▶ Problem
For this exercise, write out exactly, and only, the lines running from the line that contains "HOOD = hood_solid()" through the line that contains "in imported if".

══ Task input

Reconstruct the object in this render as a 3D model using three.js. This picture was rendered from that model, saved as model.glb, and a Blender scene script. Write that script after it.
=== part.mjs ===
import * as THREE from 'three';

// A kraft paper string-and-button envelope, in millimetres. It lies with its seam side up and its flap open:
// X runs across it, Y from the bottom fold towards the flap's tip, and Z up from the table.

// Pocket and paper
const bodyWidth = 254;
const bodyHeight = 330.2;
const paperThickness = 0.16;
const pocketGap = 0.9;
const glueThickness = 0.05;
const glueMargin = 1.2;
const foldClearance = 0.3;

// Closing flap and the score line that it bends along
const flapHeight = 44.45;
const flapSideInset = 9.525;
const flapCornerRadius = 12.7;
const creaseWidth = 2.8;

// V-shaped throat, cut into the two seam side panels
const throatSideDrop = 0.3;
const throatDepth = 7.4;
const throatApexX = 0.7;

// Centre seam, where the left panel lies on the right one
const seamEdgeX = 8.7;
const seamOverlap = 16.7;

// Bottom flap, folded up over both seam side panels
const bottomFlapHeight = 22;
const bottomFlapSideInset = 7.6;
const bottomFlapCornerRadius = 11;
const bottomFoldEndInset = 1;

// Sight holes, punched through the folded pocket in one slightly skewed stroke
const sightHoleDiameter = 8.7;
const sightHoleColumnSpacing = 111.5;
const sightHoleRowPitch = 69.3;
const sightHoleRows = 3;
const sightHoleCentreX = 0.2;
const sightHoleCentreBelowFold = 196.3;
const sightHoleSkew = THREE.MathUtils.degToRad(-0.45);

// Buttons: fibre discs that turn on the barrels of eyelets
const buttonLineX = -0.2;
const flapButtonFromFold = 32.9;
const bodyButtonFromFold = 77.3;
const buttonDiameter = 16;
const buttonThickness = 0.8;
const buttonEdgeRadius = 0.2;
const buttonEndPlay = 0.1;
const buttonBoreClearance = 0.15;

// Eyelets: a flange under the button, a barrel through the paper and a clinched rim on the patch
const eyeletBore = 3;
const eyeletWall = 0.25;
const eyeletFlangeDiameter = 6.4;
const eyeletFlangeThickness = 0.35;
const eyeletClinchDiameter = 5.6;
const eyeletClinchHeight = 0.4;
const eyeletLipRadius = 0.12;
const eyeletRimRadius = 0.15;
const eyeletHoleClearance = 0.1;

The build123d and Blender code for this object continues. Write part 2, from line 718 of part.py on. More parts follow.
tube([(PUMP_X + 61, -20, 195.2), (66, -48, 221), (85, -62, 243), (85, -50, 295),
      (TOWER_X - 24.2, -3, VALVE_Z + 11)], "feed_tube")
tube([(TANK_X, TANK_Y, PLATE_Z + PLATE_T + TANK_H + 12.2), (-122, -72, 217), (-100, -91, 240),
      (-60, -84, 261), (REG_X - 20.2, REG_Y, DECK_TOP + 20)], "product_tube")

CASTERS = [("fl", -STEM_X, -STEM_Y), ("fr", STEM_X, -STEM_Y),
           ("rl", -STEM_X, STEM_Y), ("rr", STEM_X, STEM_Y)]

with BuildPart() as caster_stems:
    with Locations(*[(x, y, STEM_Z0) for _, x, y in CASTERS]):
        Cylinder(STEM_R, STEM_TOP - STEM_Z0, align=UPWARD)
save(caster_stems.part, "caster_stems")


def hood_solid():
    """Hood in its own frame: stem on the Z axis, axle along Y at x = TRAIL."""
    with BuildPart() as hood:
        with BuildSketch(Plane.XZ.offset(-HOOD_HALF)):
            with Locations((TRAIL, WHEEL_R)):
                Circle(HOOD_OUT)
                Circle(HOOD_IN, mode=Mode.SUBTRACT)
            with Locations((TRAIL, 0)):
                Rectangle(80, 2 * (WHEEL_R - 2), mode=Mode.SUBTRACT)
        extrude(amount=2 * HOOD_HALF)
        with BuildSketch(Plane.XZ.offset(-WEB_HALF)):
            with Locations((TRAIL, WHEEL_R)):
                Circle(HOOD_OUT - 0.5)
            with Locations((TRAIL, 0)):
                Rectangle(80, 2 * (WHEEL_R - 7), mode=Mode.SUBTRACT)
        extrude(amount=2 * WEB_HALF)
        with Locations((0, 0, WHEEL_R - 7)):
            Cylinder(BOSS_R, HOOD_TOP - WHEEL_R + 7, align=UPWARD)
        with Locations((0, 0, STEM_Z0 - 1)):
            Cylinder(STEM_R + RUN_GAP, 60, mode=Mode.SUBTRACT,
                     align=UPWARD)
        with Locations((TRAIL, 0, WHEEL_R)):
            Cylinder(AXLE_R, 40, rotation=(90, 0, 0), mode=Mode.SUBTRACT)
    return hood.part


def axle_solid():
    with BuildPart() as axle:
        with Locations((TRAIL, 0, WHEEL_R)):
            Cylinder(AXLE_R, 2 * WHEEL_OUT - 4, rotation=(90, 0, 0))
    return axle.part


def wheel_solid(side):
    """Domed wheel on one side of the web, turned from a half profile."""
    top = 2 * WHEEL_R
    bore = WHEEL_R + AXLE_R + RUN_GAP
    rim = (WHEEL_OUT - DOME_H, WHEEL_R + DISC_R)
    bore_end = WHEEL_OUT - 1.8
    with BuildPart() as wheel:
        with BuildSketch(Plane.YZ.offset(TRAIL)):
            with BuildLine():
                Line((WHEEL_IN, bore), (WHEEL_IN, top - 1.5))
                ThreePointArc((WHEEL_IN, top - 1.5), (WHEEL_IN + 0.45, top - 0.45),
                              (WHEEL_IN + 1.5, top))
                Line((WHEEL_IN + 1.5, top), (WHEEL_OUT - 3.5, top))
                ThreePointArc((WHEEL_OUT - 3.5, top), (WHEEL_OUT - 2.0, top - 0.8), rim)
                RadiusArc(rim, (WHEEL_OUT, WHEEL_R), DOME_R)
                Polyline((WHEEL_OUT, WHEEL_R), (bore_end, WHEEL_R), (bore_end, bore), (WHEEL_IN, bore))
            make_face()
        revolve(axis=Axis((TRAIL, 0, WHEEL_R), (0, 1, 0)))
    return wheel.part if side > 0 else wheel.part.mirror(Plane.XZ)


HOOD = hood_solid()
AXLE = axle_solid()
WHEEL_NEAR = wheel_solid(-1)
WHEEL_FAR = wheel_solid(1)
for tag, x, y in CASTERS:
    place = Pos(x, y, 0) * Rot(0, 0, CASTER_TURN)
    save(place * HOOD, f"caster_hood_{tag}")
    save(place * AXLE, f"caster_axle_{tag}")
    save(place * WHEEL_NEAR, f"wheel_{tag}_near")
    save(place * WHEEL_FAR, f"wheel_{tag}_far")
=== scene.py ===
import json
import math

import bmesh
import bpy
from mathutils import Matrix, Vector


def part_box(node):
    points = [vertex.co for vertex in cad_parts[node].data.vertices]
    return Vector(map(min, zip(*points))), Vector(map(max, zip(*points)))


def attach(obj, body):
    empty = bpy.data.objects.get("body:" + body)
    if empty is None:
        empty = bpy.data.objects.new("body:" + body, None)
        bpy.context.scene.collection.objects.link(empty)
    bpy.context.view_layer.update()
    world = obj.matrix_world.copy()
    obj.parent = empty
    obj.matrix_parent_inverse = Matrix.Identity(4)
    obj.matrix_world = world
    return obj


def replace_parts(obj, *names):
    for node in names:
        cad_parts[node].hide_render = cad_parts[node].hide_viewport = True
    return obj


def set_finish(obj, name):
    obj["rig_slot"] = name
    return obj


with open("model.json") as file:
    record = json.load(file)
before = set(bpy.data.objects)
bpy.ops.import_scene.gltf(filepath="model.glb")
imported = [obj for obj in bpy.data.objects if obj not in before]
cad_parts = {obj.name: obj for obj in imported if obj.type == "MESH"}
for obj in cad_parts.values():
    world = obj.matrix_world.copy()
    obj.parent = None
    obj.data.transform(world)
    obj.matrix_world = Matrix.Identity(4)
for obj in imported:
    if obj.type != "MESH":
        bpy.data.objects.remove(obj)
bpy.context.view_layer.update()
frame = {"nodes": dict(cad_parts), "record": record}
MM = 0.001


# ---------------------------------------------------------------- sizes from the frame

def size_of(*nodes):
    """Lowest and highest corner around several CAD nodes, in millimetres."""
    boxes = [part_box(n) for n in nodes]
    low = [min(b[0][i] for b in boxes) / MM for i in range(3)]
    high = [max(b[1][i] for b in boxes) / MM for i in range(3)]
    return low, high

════

▶ Result of the task
HOOD = hood_solid()
AXLE = axle_solid()
WHEEL_NEAR = wheel_solid(-1)
WHEEL_FAR = wheel_solid(1)
for tag, x, y in CASTERS:
    place = Pos(x, y, 0) * Rot(0, 0, CASTER_TURN)
    save(place * HOOD, f"caster_hood_{tag}")
    save(place * AXLE, f"caster_axle_{tag}")
    save(place * WHEEL_NEAR, f"wheel_{tag}_near")
    save(place * WHEEL_FAR, f"wheel_{tag}_far")
=== scene.py ===
import json
import math

import bmesh
import bpy
from mathutils import Matrix, Vector


def part_box(node):
    points = [vertex.co for vertex in cad_parts[node].data.vertices]
    return Vector(map(min, zip(*points))), Vector(map(max, zip(*points)))


def attach(obj, body):
    empty = bpy.data.objects.get("body:" + body)
    if empty is None:
        empty = bpy.data.objects.new("body:" + body, None)
        bpy.context.scene.collection.objects.link(empty)
    bpy.context.view_layer.update()
    world = obj.matrix_world.copy()
    obj.parent = empty
    obj.matrix_parent_inverse = Matrix.Identity(4)
    obj.matrix_world = world
    return obj


def replace_parts(obj, *names):
    for node in names:
        cad_parts[node].hide_render = cad_parts[node].hide_viewport = True
    return obj


def set_finish(obj, name):
    obj["rig_slot"] = name
    return obj


with open("model.json") as file:
    record = json.load(file)
before = set(bpy.data.objects)
bpy.ops.import_scene.gltf(filepath="model.glb")
imported = [obj for obj in bpy.data.objects if obj not in before]
cad_parts = {obj.name: obj for obj in imported if obj.type == "MESH"}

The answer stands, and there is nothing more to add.